Suppose I play a game of $n$ coin flips, where heads is $1$ and tails is $0$. If each coin flip was independent, the expected sum of all $n$ coin flips is trivial. What if there is dependence? How can this be solved?
A general solution (if any) would be best, but let's construct a precise game just for simplicity.
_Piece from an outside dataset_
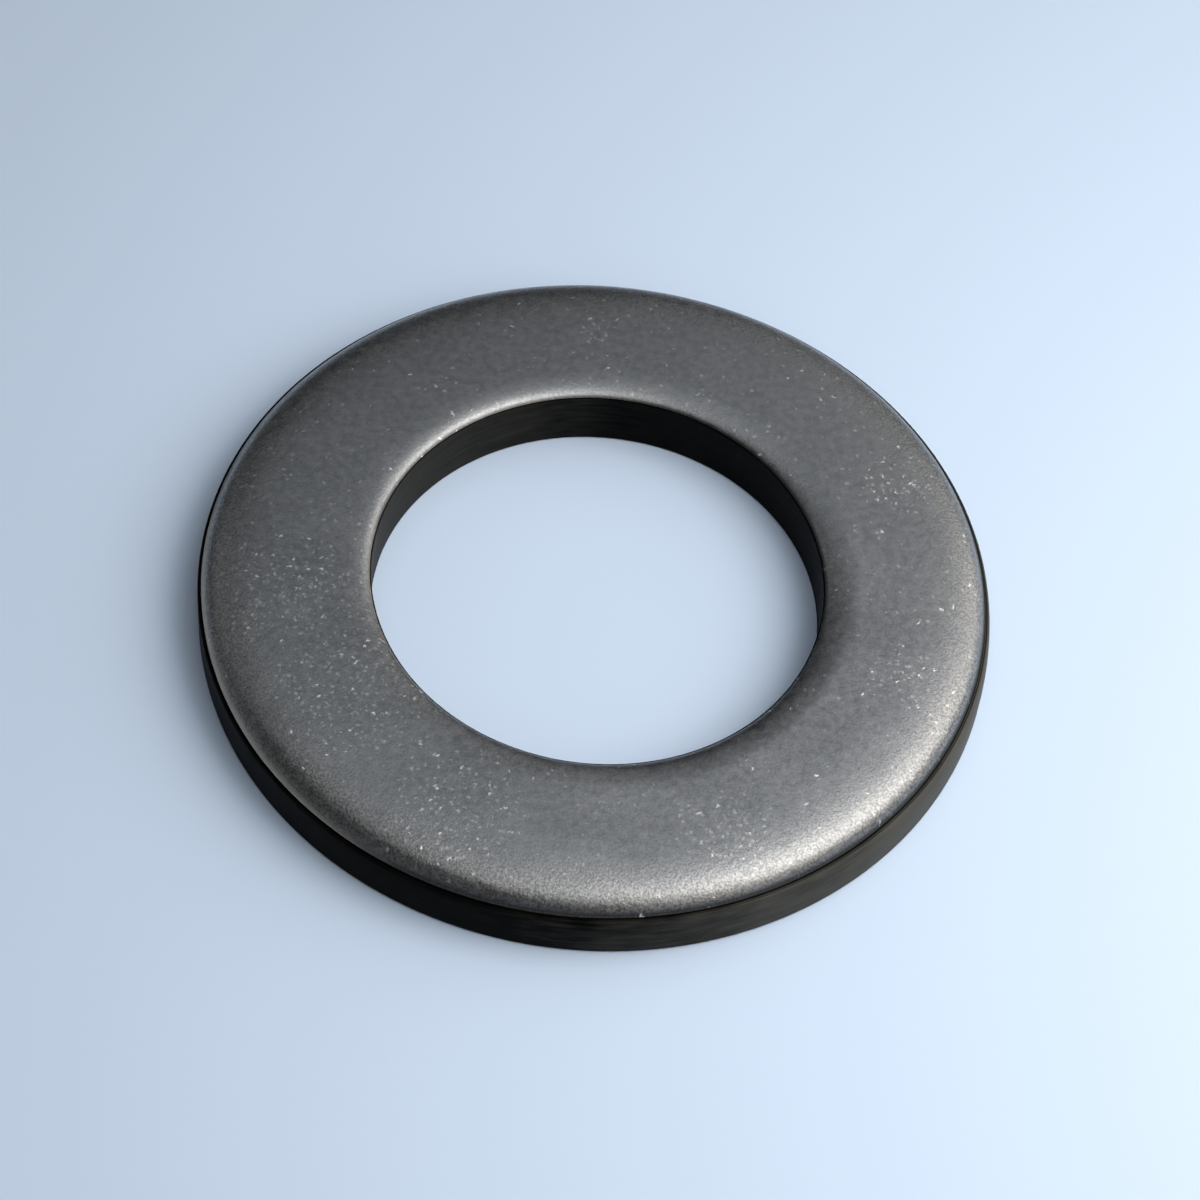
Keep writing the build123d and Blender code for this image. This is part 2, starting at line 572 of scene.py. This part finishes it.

Let $\{X_1, X_2, \dots, X_n\}$ be a sequence of $n$ coin flips, where:
$$ \begin{cases} P(X_t = 1) = \ (P(X_{t-1} = 1))^2\text{ IF } X_{t-1} = 1; \text{ ELSE } P(X_t = 1) = \frac{1}{2}P(X_{t-1} = 1)\\ P(X_t = 0) = 1 - P(X_t = 1) \end{cases} $$ with base case:
$$ \begin{cases} P(X_1 = 1) = p\\ P(X_1 = 0) = 1 - p \end{cases} $$
In other words, the coin flip at time $t$ has two different probabilities of being heads. It is heads with half the probability of being heads at time $t-1$ if it was tails at $t-1$. On the other hand, if it was heads at $t-1$, then you take the squared value of the probability of heads at $t-1$.
How does one go about reasoning about this types of stochastic fields?